- [SET TASK]:
Copy each line that contains the string "None".

------ SOURCE MATERIAL ------

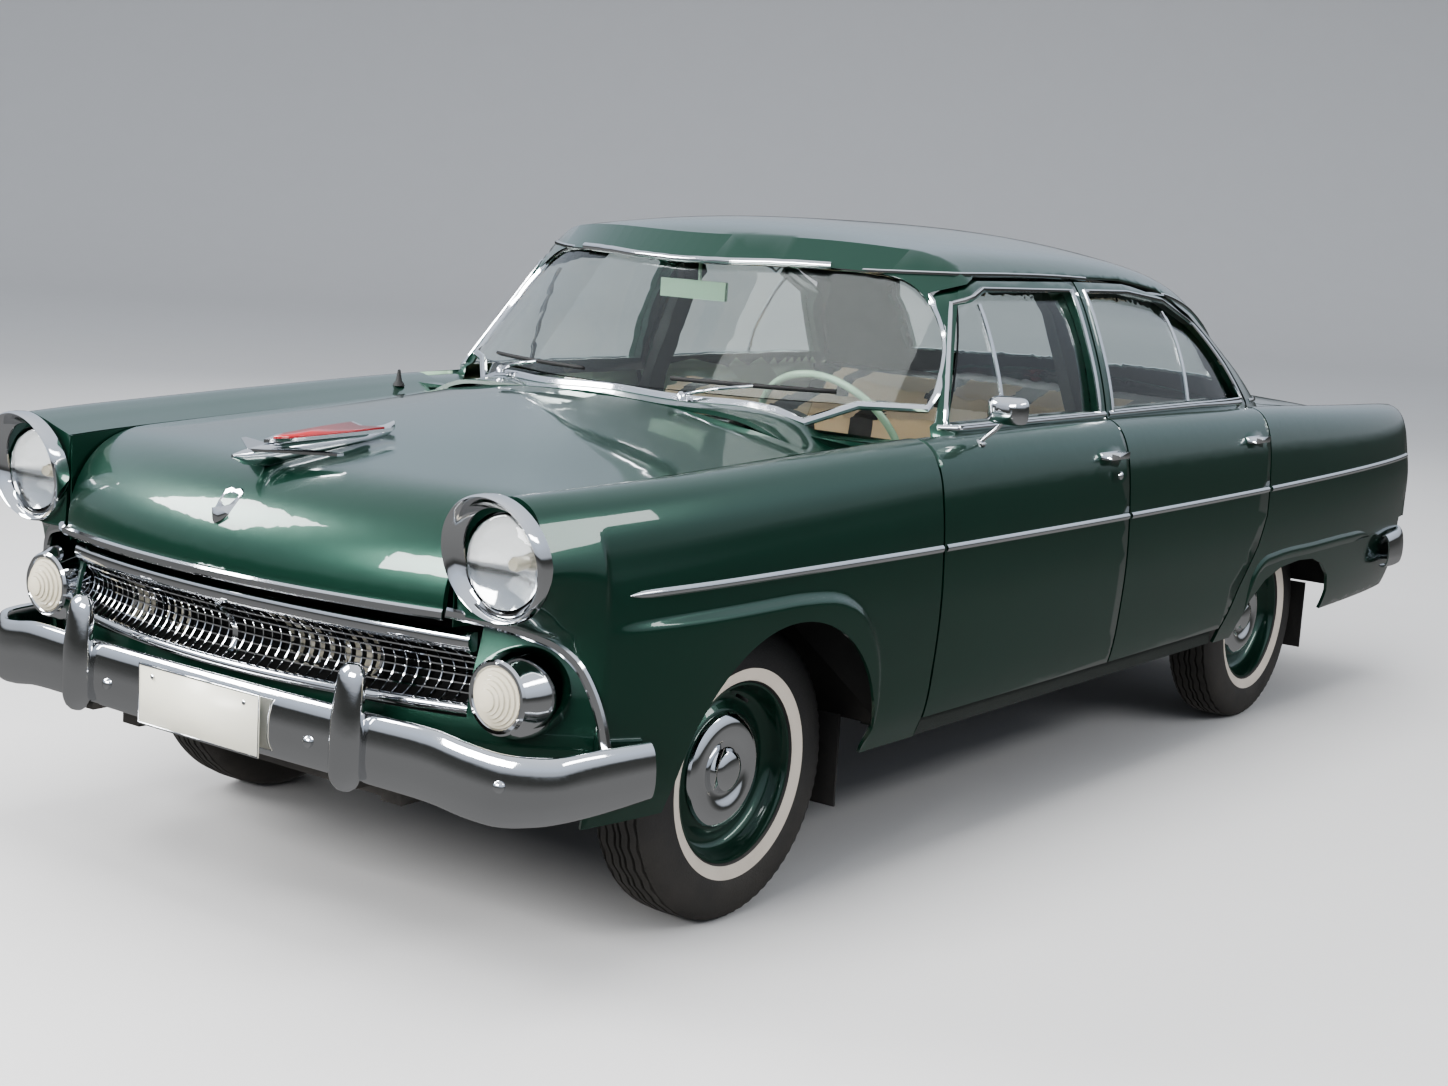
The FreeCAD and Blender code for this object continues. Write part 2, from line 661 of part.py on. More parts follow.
lampPlace = {"x": "dims.lampSpacing / 2", "y": "-2385", "z": "dims.lampHeight"}
parkPlace = {"x": "dims.parkSpacing / 2", "y": "-2373", "z": "dims.parkHeight"}
tailPlace = {"x": "745", "y": "2440", "z": "dims.tailLampHeight"}
pairNode("headlamp_rims", turned("headlamp_rim", [
    ("dims.lensRadius", "0"), ("dims.lampRadius - 4", "0"), ("dims.lampRadius", "-20"), ("dims.lampRadius - 6", "-46"),
    ("dims.lensRadius + 6", "-50"), ("dims.lensRadius", "-30")], axis="V_Axis", place=lampPlace))
pairNode("headlamp_lenses", turned("headlamp_lens", [
    ("0", "20"), ("dims.lensRadius", "12"), ("dims.lensRadius", "-6"), ("dims.lensRadius * 0.6", "-22"), ("0", "-30")],
    axis="V_Axis", place=lampPlace))
pairNode("parking_pods", turned("parking_pod", [
    ("dims.parkRadius * 0.6", "60"), ("dims.parkRadius", "40"), ("dims.parkRadius + 6", "12"),
    ("dims.parkRadius + 6", "-20"), ("dims.parkRadius", "-34"), ("dims.parkRadius * 0.6", "-30")],
    axis="V_Axis", place=parkPlace))
pairNode("parking_lenses", turned("parking_lens", [
    ("0", "-20"), ("dims.parkRadius * 0.6", "-20"), ("dims.parkRadius * 0.6", "-36"), ("dims.parkRadius * 0.2", "-64"),
    ("0", "-66")], axis="V_Axis", place=parkPlace))
pairNode("tail_lamps", turned("tail_lamp", [
    ("0", "-4"), ("dims.tailLampRadius - 8", "-4"), ("dims.tailLampRadius - 8", "0"), ("dims.tailLampRadius", "0"),
    ("dims.tailLampRadius - 10", "26"), ("0", "40")], axis="V_Axis", place=tailPlace))


def bumperBar(right, low, high, back):
    """A bowed bar with ends wrapped round the body, made from half of its plan line."""
    line = right[:-1] + [(-x, y) for x, y in reversed(right)]
    outer = spline([(x, y, low) for x, y in line])
    inner = spline([(x * 0.984, y + back, low) for x, y in reversed(line)])
    return Part.Face(closed([outer, inner])).extrude(Vector(0, 0, high - low))


frontEnd = -size.overallLength / 2
rearEnd = size.overallLength / 2
reach = -(size.overallWidth / 2 - 10)
frontBumper = bumperBar([(reach, frontEnd + 430), (reach + 6, frontEnd + 300), (-922, frontEnd + 150),
                         (-815, frontEnd + 72), (-650, frontEnd + 42), (-350, frontEnd + 26), (0, frontEnd + 20)],
                        385, 520, size.bumperDepth)
rearBumper = bumperBar([(reach, rearEnd - 330), (reach + 6, rearEnd - 240), (-922, rearEnd - 135),
                        (-800, rearEnd - 52), (-650, rearEnd - 26), (-350, rearEnd - 10), (0, rearEnd - 6)],
                       440, 570, -size.bumperDepth)
feature("front_bumper", frontBumper)
feature("rear_bumper", rearBumper)
guard = block((size.guardSpacing / 2 - 42, frontEnd, 375), (size.guardSpacing / 2 + 42, frontEnd + 38, 650))
guard = max(guard.cut(frontBumper).Solids, key=lambda piece: -piece.CenterOfMass.y)
feature("bumper_guards", bothSides(guard))
ornament = prismAcross([(-2440, 1040), (-2300, 1012), (-1980, 1044), (-1980, 1060), (-2300, 1050)], 14, -14)
feature("hood_ornament", largest(ornament.cut(hoodSkin)))

# Chassis

rail = prismAcross([(-2350, 430), (-1950, 430), (-1800, 500), (-1480, 500), (-1250, 399.7), (914, 399.7), (1010, 559.7),
                    (2380, 559.7), (2380, 470), (1060, 470), (930, 290), (-1230, 290), (-1480, 400), (-1800, 400),
                    (-1950, 330), (-2350, 330)], 460, 400)
members = [block((-400, -2350, 340), (400, -2290, 420)), block((-400, -1200, 300), (400, -1130, 390)),
           block((-400, 780, 300), (400, 850, 390)), block((-400, 2300, 480), (400, 2370, 550))]
for x in (-430, 430):
    members.append(largest(block((x - 25, frontEnd, 390), (x + 25, -2340, 425)).cut(frontBumper).common(
        block((x - 26, frontEnd + 45, 380), (x + 26, -2330, 430)))))
    members.append(largest(block((x - 25, 2375, 480), (x + 25, rearEnd - 20, 540)).cut(rearBumper)))
feature("frame_rails", bothSides(rail).fuse(members).removeSplitter())
kingpin = size.frontTrack / 2 - 50
crossMember = block((-399.7, frontAxle - 70, 240), (399.7, frontAxle + 70, 330))
armReach = kingpin - 18.3
arms = [block((390, frontAxle - 26, 244), (armReach, frontAxle + 26, 268)),
        block((430, frontAxle - 22, 500), (480, frontAxle + 22, 520))]
towers = prismAlong([(399.7, 500.3), (470, 500.3), (armReach, 446), (armReach, 424), (460.3, 470), (460.3, 500)],
                    frontAxle - 22, frontAxle + 22)
frontArms = bothSides(arms[0].fuse([towers, block((399.7, frontAxle - 40, 240), (460, frontAxle + 40, 399.7))]))
feature("front_cross_member", crossMember.fuse(frontArms.Solids).removeSplitter())
feature("engine_block", block((-260, frontAxle - 320, 330.3), (260, frontAxle + 360, 900)))
axleLength = size.rearTrack - 40.6
axleTube = Part.makeCylinder(38, axleLength, Vector(-axleLength / 2, rearAxle, axleHeight), Vector(1, 0, 0))
springs = [block((x - 28, rearAxle - 45, 372), (x + 28, rearAxle + 45, 469.7)) for x in (-430, 430)]
differential = Part.makeCylinder(130, 110, Vector(0, rearAxle - 55, axleHeight), Vector(0, 1, 0))
feature("rear_axle", axleTube.fuse([differential] + springs).removeSplitter())

for side, sign in (("l", 1), ("r", -1)):
    post = Part.makeCylinder(18, 236, Vector(sign * kingpin, frontAxle, axleHeight - 118), Vector(0, 0, 1))
    spindle = Part.makeCylinder(24, 29.7, Vector(sign * kingpin, frontAxle, axleHeight), Vector(sign, 0, 0))
    feature("knuckle_" + side, post.fuse(spindle).removeSplitter())

# Wheels: the rim with its disc and hub, and the tyre on it

wheelSpots = {"front_wheel_l": ("dims.frontTrack / 2", "dims.frontOverhang - dims.overallLength / 2", 1),
              "front_wheel_r": ("-dims.frontTrack / 2", "dims.frontOverhang - dims.overallLength / 2", -1),
              "rear_wheel_l": ("dims.rearTrack / 2", "dims.frontOverhang + dims.wheelbase - dims.overallLength / 2", 1),
              "rear_wheel_r": ("-dims.rearTrack / 2", "dims.frontOverhang + dims.wheelbase - dims.overallLength / 2", -1)}
for name, (across, along, out) in wheelSpots.items():
    place = {"x": across, "y": along, "z": "dims.tyreRadius"}
    outline = [(-69, 176), (-69, 206), (-61, 206), (-61, 182.7), (61, 182.7), (61, 206), (69, 206), (69, 176),
               (10, 172), (2, 160), (14, 134), (38, 132), (44, 100), (40, 62), (60, 50), (68, 20), (70, 0),
               (-20, 0), (-20, 60), (0, 62), (4, 120), (-12, 160), (-14, 172)]
    nodes[name] = turned(name, [(str(out * a), str(r)) for a, r in outline], place=place)
    tyreName = name.replace("wheel", "tyre")
    nodes[tyreName] = turned(tyreName,
           [("-60", "183"), ("-60", "207"), ("-69", "209"), ("-80", "240"), ("-86", "275"), ("-80", "318"),
            ("-62", "340"), ("0", "dims.tyreRadius"), ("62", "340"), ("80", "318"), ("86", "275"), ("80", "240"),
            ("69", "209"), ("60", "207"), ("60", "183")], place=place)

# Inside

seatProfile = [(60, -147.7), (430, -147.7), (460, 0), (520, 30), (520, 190), (60, 150), (-20, 480), (-150, 520),
               (-150, 0), (60, 0)]


tunnelSpace = block((-60.3, -1180, 400), (60.3, 300.3, 470.3))


def bench(y, floorZ):
    points = [(y - a, floorZ + b) for a, b in seatProfile]
    return prismAcross(points, 640, -640).cut(tunnelSpace)


feature("front_bench", bench(-180, 560))
feature("rear_bench", bench(720, 560))
ringCentre = Vector(380, -700, 991)
lean = Vector(0, 0.866, 0.5).normalize()
columnTop = ringCentre - lean * 30.3
column = tube([tuple(ringCentre - lean * 540), tuple(columnTop)], 22).cut(dash)
feature("steering_column", column)
ring = Part.makeTorus(size.steeringWheelRadius, 10, ringCentre, lean)
hub = Part.makeCylinder(34, 44, ringCentre - lean * 30, lean)
spoke = Part.makeBox(2 * size.steeringWheelRadius, 22, 10, Vector(-size.steeringWheelRadius, -11, -5))
spoke.Placement = FreeCAD.Placement(ringCentre, FreeCAD.Rotation(Vector(0, 0, 1), lean))
feature("steering_wheel", ring.fuse([hub, spoke]).removeSplitter())
stem = min(Part.makeCylinder(5, 150, Vector(0, -820, 1380)).cut(roof).Solids, key=lambda piece: piece.CenterOfMass.z)
feature("interior_mirror", block((-110, -850, 1352), (110, -838, 1402)).fuse([stem,
        block((-8, -840, 1370), (8, -812, 1386))]).removeSplitter())
mirrorHead = block((900, -790, 1110), (1005, -770, 1180))
mirrorArm = tube([(890, -780, 1052), (940, -780, 1112)], 7).cut(frontDoor)
feature("door_mirror", largest(mirrorHead.fuse(mirrorArm)))
doc.recompute()
os.makedirs("parts", exist_ok=True)
for item in doc.Objects:
    if "Invalid" in item.State or "Error" in item.State:
        raise RuntimeError(f"{item.Label} failed: {item.State}")
for name, item in nodes.items():
    if item.Shape.isNull() or not item.Shape.isValid():
        raise RuntimeError(f"{name} has no valid shape")
    item.Shape.exportStep(f"parts/{name}.step")
    print(name, len(item.Shape.Solids), round(item.Shape.Volume / 1e6, 2), "litres")
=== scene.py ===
# Mid-1950s four-door saloon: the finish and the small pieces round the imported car
import bmesh
import bpy
import json
import math
import numpy as np
from mathutils import Matrix, Vector
from mathutils.bvhtree import BVHTree

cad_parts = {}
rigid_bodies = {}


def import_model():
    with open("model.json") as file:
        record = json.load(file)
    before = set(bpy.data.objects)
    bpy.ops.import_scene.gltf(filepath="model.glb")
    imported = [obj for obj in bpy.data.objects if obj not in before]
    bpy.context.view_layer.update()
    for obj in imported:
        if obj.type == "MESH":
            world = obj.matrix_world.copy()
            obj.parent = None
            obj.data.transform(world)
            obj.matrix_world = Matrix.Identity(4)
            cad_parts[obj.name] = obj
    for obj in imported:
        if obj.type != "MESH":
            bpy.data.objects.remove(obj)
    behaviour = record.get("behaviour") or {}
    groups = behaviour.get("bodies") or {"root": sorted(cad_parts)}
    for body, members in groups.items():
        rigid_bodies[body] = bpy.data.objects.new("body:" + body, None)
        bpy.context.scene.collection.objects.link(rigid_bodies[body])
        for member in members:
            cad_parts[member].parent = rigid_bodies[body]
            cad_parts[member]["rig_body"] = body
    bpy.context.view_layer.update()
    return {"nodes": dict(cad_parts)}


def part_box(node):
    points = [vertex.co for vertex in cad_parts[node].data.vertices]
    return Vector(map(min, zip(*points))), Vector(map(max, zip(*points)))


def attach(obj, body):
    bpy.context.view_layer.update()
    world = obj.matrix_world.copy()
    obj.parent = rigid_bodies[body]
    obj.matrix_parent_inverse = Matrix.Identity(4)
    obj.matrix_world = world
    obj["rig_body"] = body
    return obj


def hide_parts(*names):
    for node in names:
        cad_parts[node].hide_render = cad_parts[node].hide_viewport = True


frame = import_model()
scene = bpy.context.scene
mm = 0.001
print("frame loaded,", len(frame["nodes"]), "nodes")


# Meshes; places and outlines are in millimetres, and points of a mesh that is already made are in metres

def makeObject(name, mesh):
    piece = bpy.data.objects.new(name, mesh)
    scene.collection.objects.link(piece)
    return piece


def makeMesh(name, points, faces):
    mesh = bpy.data.meshes.new(name)
    mesh.from_pydata([tuple(p) for p in points], [], faces)
    mesh.update()
    mesh.shade_smooth()
    return makeObject(name, mesh)


# Merges doubles and turns every face outwards
def outward(piece):
    shape = bmesh.new()
    shape.from_mesh(piece.data)
    bmesh.ops.remove_doubles(shape, verts=shape.verts, dist=1e-6)
    bmesh.ops.recalc_face_normals(shape, faces=shape.faces)
    shape.to_mesh(piece.data)
    shape.free()
    return piece


def sharpen(piece, degrees=32):
    piece.data.shade_smooth()
    piece.data.set_sharp_from_angle(angle=math.radians(degrees))
    return piece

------

- [RESPONSE BELOW]:
            obj.parent = None
        rigid_bodies[body] = bpy.data.objects.new("body:" + body, None)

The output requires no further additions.